My digital images are in 4:3 proportion and I want naturally to preserve
that layout on a new LCD/TFT. But the vast majority of monitors today are
widescreen. I do not want images to be stretched.


It's normally not a problem on PCs. Standard LCD monitors for PCs all
have square pixels, whether the screen aspect ratio is 4:3, 5:4, 16:9,
16:10, or something else. In normal use, you set the graphics card
resolution to exactly match the display, so one pixel in the graphics
card is exactly one pixel on the display. And the pixels in your camera
images are *also* square. So when you display your photos on the
screen, the display program uses however many pixels it needs (possibly
after reducing the image size, if it won't fit) and it ends up the right
shape - but not totally filling the screen. Depending on the display
program you use, you can have the rest of the screen black, or grey, or
just outside the image border.

One place where you *can* get weird results on a PC is if you set the
graphics card to a different resolution than the monitor.

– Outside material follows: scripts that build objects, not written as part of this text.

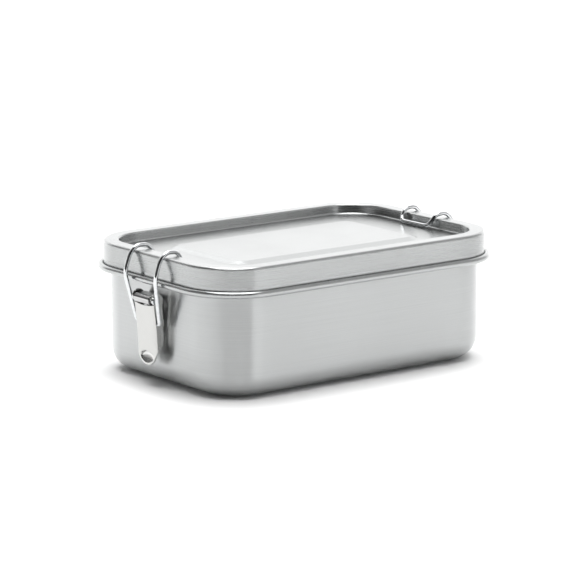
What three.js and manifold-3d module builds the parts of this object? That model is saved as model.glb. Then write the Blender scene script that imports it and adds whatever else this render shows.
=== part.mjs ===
// A stainless steel lunch box: a deep-drawn tub, a pressed lid with a silicone seal in its rim
// channel, and an over-centre wire latch on each short end.
// Millimetres, +Z up, X along the box, origin at the centre of the tub's underside.
import * as THREE from 'three';
import { mergeVertices } from 'three/addons/utils/BufferGeometryUtils.js';
import Module from 'manifold-3d';

const wasm = await Module();
wasm.setup();

// ---- driving dimensions ----
const LID = { a: 85, b: 57.1, r: 27.3 };       // outside of the lid's skirt: half length, half width, corner
const TUB = { a: 81.5, b: 53.6, r: 23.8 };     // outside of the tub's wall
const PLATEAU = { a: 56, b: 30, r: 9 };        // raised panel in the lid
const SHEET = 0.5;                             // steel sheet of tub and lid
const HEIGHT = 62.8;                           // underside of the tub to the lid's rim
const TUB_FILLET = 11.5;
const TUB_CURL = { z: 57.0, r: 1.3 };          // the tub's outward-rolled edge
const LID_CURL = { z: 50.4, r: 1.6 };          // the lid's outward-rolled edge
const CURL_END = THREE.MathUtils.degToRad(303);
const RIM_WIDTH = 7.5;                         // flat band round the lid
const RECESS_FLOOR = 58.0;
const PLATEAU_TOP = 59.3;
const PLATEAU_BEVEL = 3.6;
const RIM_FILLET = 1.5;
const SEAL = { inner: 1.2, outer: 6.4, bottom: 58.65, top: 61.95 };  // distances from the rim's inner edge
const CORNER_STEPS = 9;                        // vertices round each quarter corner

const PIVOT = { u: 87.7, z: 42.0 };            // fixed hinge of the lever, u = distance out from centre
const HOOK = { u: 85.8, z: 30.7 };             // where the bail turns in the lever's ears
const WIRE_R = 1.0;
const PIN_R = 1.2;
const RUN_CLEARANCE = 0.25;
const LEVER = { half: 7.65, sheet: 0.6, bottom: 10.7 };
const FACE_TOP = 39.4;                         // where the lever's face ends under the barrel
const DIMPLE = { u: 88.4, z: 14.4, size: [3.1, 5.9, 3.3] };   // finger dimple, pressed in from the front
const BARREL_R = 2.3;
const BRACKET = { half: 5.9, sheet: 0.8, back: 81.85, bottom: 34.0 };
const RIVET_HEAD = { r: 1.75, thick: 0.55 };

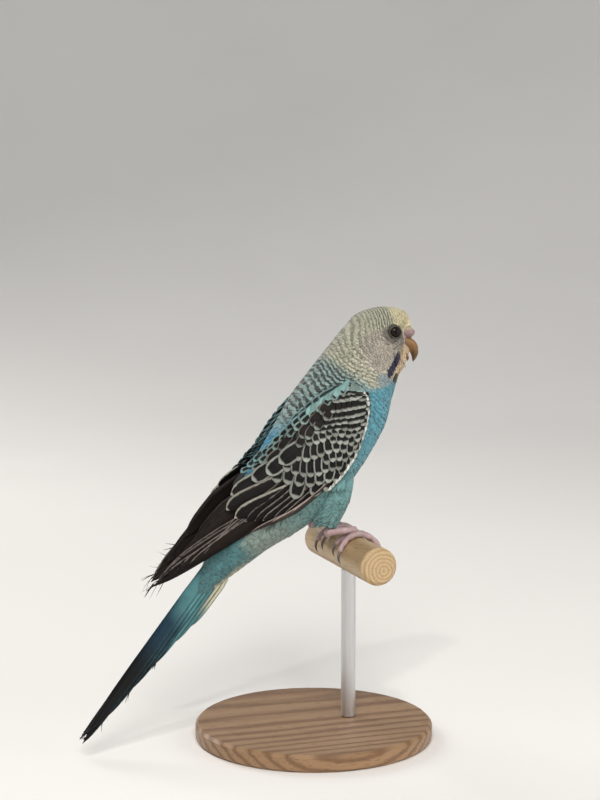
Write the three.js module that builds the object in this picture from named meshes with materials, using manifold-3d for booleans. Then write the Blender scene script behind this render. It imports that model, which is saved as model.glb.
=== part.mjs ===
// A budgerigar, life size, gripping a plain round perch on a display stand.
// Millimetres, +Z up, +X the way the bird faces, +Y its left. The origin is the middle of the base's underside.
// The trunk, wings and tail are worked out in a body frame: "along" runs up the spine towards the crown,
// "height" towards the back, and "side" towards the left wing.
import * as THREE from "three";
import { mergeVertices } from "three/addons/utils/BufferGeometryUtils.js";
import Module from "manifold-3d";

const wasm = await Module();
wasm.setup();

// Driving dimensions
const GAP = 0.3;
const PITCH = THREE.MathUtils.degToRad(50);
const BODY_ORIGIN = new THREE.Vector3(6, 0, 95);

const BASE_RADIUS = 42;
const BASE_THICKNESS = 6;
const ROD_RADIUS = 2.6;
const PERCH_RADIUS = 6.5;
const PERCH_LENGTH = 62;
const PERCH_CENTRE = new THREE.Vector3(13, 0, 65.6);

// Trunk stations: along, centre height, half depth, half width
const TRUNK = [
  [-66, 10.8, 1.6, 2.2],
  [-56, 10.7, 4.2, 4.8],
  [-46, 10.7, 7, 7.6],
  [-36, 10.5, 9.8, 10.2],
  [-24, 9.2, 13.4, 12.9],
  [-12, 8.3, 16.2, 14.4],
  [0, 9, 17.4, 15],
  [12, 10.3, 18, 15.3],
  [24, 11.5, 17, 15],
  [34, 13.7, 14.8, 12.6],
  [41, 15, 13.4, 10.9],
  [47, 15.2, 12.9, 10.2],
];
const DOME_START = 47;
const DOME_LENGTH = 13.4;
const DOME_CENTRE = 14.2;

const HEAD_CUT = 39;
const NECK_CUT = 29;
const RUMP_CUT = -24;
const TAIL_CUT = -47;

// Wing: behind the trunk it follows a cone that closes above the tail
const CONE_APEX = -80;
const CONE_RIDGE = 28;
const CONE_DEPTH = 0.3;
const CONE_WIDTH = 0.26;
const CONE_BLEND = [-14, -34];
// Wing edge stations: along, dorsal edge angle, ventral edge angle, in degrees up from the flank
const WING_EDGES = [
  [-72, 45, -12],
  [-50, 66, -20],
  [-30, 72, -16],
  [-15, 68, -20],
  [0, 56, -26],
  [14, 44, -24],
  [28, 30, -8],
];
const ARM_FRONT = 27.5;
const ARM_REAR = -26;
const ARM_THICKNESS = 2.6;

const VANE_THICKNESS = 0.5;
const VANE_STEP = 0.85;

const EYE_RADIUS = 2.5;
const EYE_ALONG = 51;
const EYE_HEIGHT = 15.4;
const EYE_SINK = 1.95;
const LID_RADIUS = 2.15;
const LID_THICKNESS = 0.42;

const LEG_SIDE = 9;
const HEEL = new THREE.Vector3(1.8, LEG_SIDE, 74.6);
const SHANK_RADIUS = 1.25;
const TOE_RADIUS = 1.1;
const CLAW_LENGTH = 4.2;

const COLOURS = {
  crown: 0xe6e2c0,
  neck: 0xbfc3b0,
  blue: 0x5fb4c4,
  paleBlue: 0x7cc3cc,
  wing: 0x3c3c3c,
  tail: 0x1f4c66,
  horn: 0xc98a3c,
  cere: 0xb58a94,
  eye: 0x120d0c,
  leg: 0xc7a3a6,
  claw: 0x4a4040,
  stand: 0xd9d6d0,
  perch: 0xb08a5e,
};

// General helpers

const mix = THREE.MathUtils.lerp;
const ease = THREE.MathUtils.smoothstep;
const radians = THREE.MathUtils.degToRad;

// A point of the body frame in the part's frame.
function bodyPoint(along, height, side = 0) {
  return new THREE.Vector3(along, side, height).applyAxisAngle(new THREE.Vector3(0, 1, 0), -PITCH).add(BODY_ORIGIN);
}

// Reads a table of stations, sorted by its first column, with a smooth cubic through the other columns.
function readStations(table, at) {
  const last = table.length - 1;
  const found = table.findIndex((row) => row[0] >= at);
  const k = found < 0 ? last : Math.max(found, 1);
  const [before, from, to, after] = [table[Math.max(k - 2, 0)], table[k - 1], table[k], table[Math.min(k + 1, last)]];
  const width = to[0] - from[0];
  const u = THREE.MathUtils.clamp((at - from[0]) / width, 0, 1);
  return from.slice(1).map((value, column) => {
    const c = column + 1;
    const slopeFrom = ((to[c] - before[c]) / (to[0] - before[0])) * width;
    const slopeTo = ((after[c] - from[c]) / (after[0] - from[0])) * width;
    const rise = to[c] - value;
    return value + u * (slopeFrom + u * (3 * rise - 2 * slopeFrom - slopeTo + u * (slopeFrom + slopeTo - 2 * rise)));
  });
}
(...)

In that case,
the monitor may have different methods to handle the "wrong sized" input
image. I have a Dell monitor with 3 choices:
1. always stretch to fill the screen, both horizontal and vertical
2. make the image as large as possible while preserving aspect ratio
3. use 1:1 mapping from input to display pixels

The first of these can distort the image shape; the other two do not.
For example, the monitor's native resolution is 1920x1200 (16:10). If I
set the graphics card to 1024x768, then in mode #1 the monitor would
stretch that to 1920x1200, badly stretching the 4:3 source out to 16:10.
In mode #2, it would stretch the image to 1600x1200, preserving the 4:3
aspect ratio (and leaving black bars on the sides). In mode #3, it
would display the image using the centre 1024x768 pixels, with black
bars on all 4 sides - no interpolation at all.

The other place where you have to watch out is digital video, where most
standard formats do *not* have square pixels.